Two House members are seeking to make far-reaching changes to the process by which the state and local governments pay out claims for deaths, injuries, and wrongful imprisonment.

Under current law, a legal doctrine known as “sovereign immunity” requires the Legislature to approve payment of any claim against the state or local governments in excess of $300,000 before it can be paid. Though the awards have been vetted in court and are often not in dispute, claimants with higher settlements must get individual claim bills through both legislative chambers and then signed by the governor, a process that usually takes years if it is successful at all.

RELATED: Complete Florida Legislature coverage

Claimants have been known to walk away after repeated frustrations in Tallahassee even if they have expended resources lobbying legislators.
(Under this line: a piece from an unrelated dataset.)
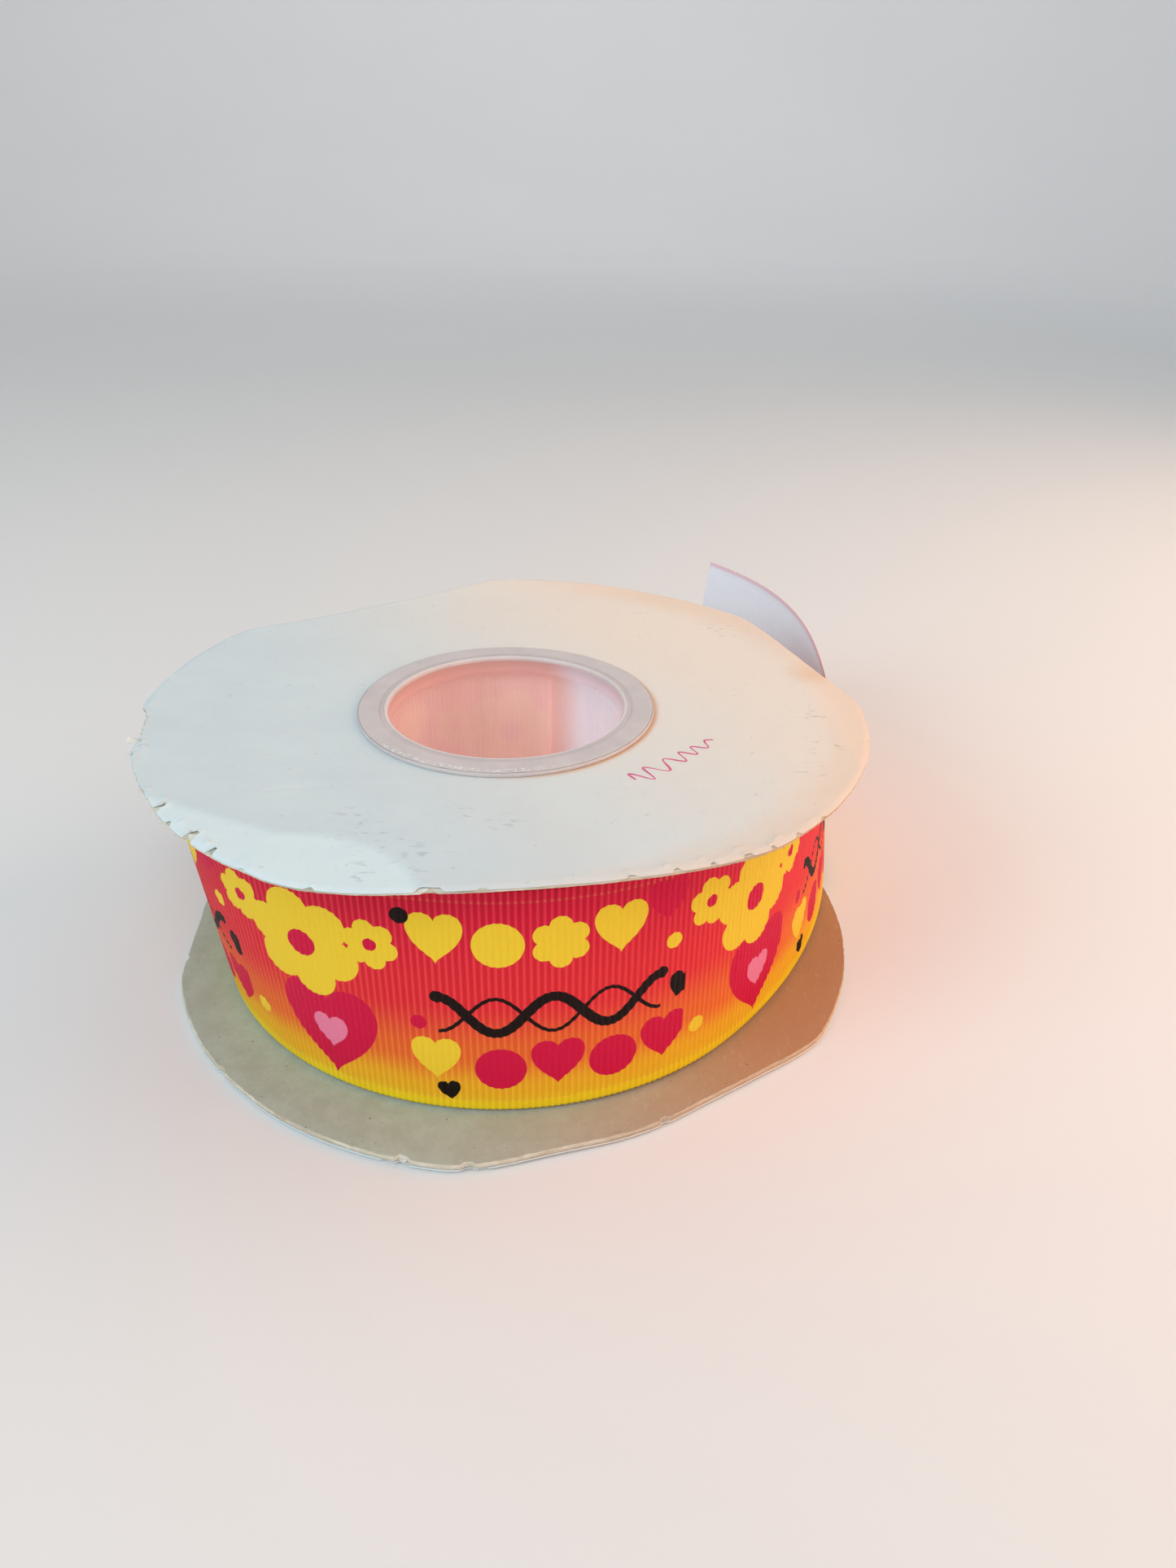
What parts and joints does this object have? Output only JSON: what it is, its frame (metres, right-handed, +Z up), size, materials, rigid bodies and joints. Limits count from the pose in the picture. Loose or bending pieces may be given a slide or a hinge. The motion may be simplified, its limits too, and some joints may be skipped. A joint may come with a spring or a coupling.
{
  "type": "ribbon spool",
  "caption": "Ribbon spool: card flanges turning on a two-part plastic hub with a spindle bore, wound with printed grosgrain ribbon whose free end flexes.",
  "frame": {"origin": "on the hub axis, at the underside of the lower rim, where the spindle bore begins", "axes": "+Z up the hub axis towards the upper rim, +X towards the side on which the ribbon's free end stands off the roll"},
  "size_m": [0.119, 0.1475, 0.0442],
  "materials": {
    "hub_plastic": "frosted translucent, satin",
    "liner_paper": "white clay-coated paper, semi-matt, scuffed",
    "chipboard": "uncoated grey-brown chipboard",
    "ribbon_grosgrain": "ribbed grosgrain, printed face, plain back",
    "tape_paper": "thin plain adhesive tape"
  },
  "bodies": {
    "core": {"hub_lower": "hub_plastic", "hub_upper": "hub_plastic", "ribbon_roll": "ribbon_grosgrain", "start_tape": "tape_paper"},
    "top_flange": {"top_board": "chipboard", "top_liner": "liner_paper"},
    "bottom_flange": {"bottom_board": "chipboard", "bottom_liner": "liner_paper"},
    "tail": {"ribbon_tail": "ribbon_grosgrain"}
  },
  "joints": [
    {"name": "top_flange_spin", "type": "hinge", "parent": "core", "child": "top_flange", "pos_m": [0, 0, 0.0423], "axis": [0, 0, 1], "continuous": true},
    {"name": "bottom_flange_spin", "type": "hinge", "parent": "core", "child": "bottom_flange", "pos_m": [0, 0, 0.00145], "axis": [0, 0, 1], "continuous": true},
    {"name": "tail_flex", "type": "hinge", "parent": "core", "child": "tail", "pos_m": [0.05985, 0.02029, 0.02145], "axis": [0, 0, 1], "range_deg": [-60, 40]}
  ]
}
At least in some cases, it can lead to settlements with insurers for fractions of judgments.

Rep. Evan Jenne, D-Dania Beach said he and Rep. James Grant, R-Tampa, are “over it” when it comes to a claims process he calls slow and arbitrary and deserving of “a fiery death.”

“I’d say 90 percent of the legislators are over it, and they’re just sick of having to watch people come up here and not get what they deserve,” Jenne told The News Service of Florida.
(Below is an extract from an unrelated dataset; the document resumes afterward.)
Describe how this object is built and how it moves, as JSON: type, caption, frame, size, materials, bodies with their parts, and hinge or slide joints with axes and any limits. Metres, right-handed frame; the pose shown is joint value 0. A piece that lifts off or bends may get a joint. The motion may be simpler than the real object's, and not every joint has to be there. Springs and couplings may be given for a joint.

Influence from lobbyists and insurance companies, along with agencies and municipalities responsible for damages, has stymied efforts to streamline the process, according to Jenne.

“But even they have to admit this is a flawed system,” Jenne said. “Where do you think these folks are going to go when this (settlement) money runs out and they have incredible medical bills? They’re either going to be dead or they’re going to become the state’s responsibility, so we’re paying for it anyway.”

Jenne and Grant are sponsoring legislation (HB 1305) to change the way claims are handled. The bill, dubbed the “Florida Fair Claims Act,” would raise caps on awards and authorize local governments to purchase umbrella insurance plans to cover damages, divorcing many payments from legislative approval.

For now, the bill is simply “placeholder” language, Jenne said, designed to encourage groups like local governments to the table to negotiate a permanent fix. His ultimate goal is to create a common pot of money funded by state and local governments to pay out claimant’s payments on an annual basis.

Grant chaired a Select Committee on Claim Bills in 2013 that developed a similar series of recommendations. The proposals received little traction, and the claims process remained unchanged.

Though Jenne conceded their new effort is unlikely to pass this year, he noted both lawmakers have plenty of eligibility left in their House tenures — six years for Jenne and eight for Grant — and said both are committed to making changes.

Grant is sponsoring two claim bills this session: one on behalf of a motorist awarded $8.7 million after she was struck by a Pasco County sheriff’s deputy at an intersection and left severely disabled, and another seeking $5.1 million for the relief of a young man who was sexually assaulted by a foster child placed in his household by the Department of Children and Families.

Jenne, who has carried dozens of claim bills dating back to his first stint in Tallahassee from 2006 to 2012, is also sponsoring multiple proposals this year, though as usual he expects a steep path to final approval.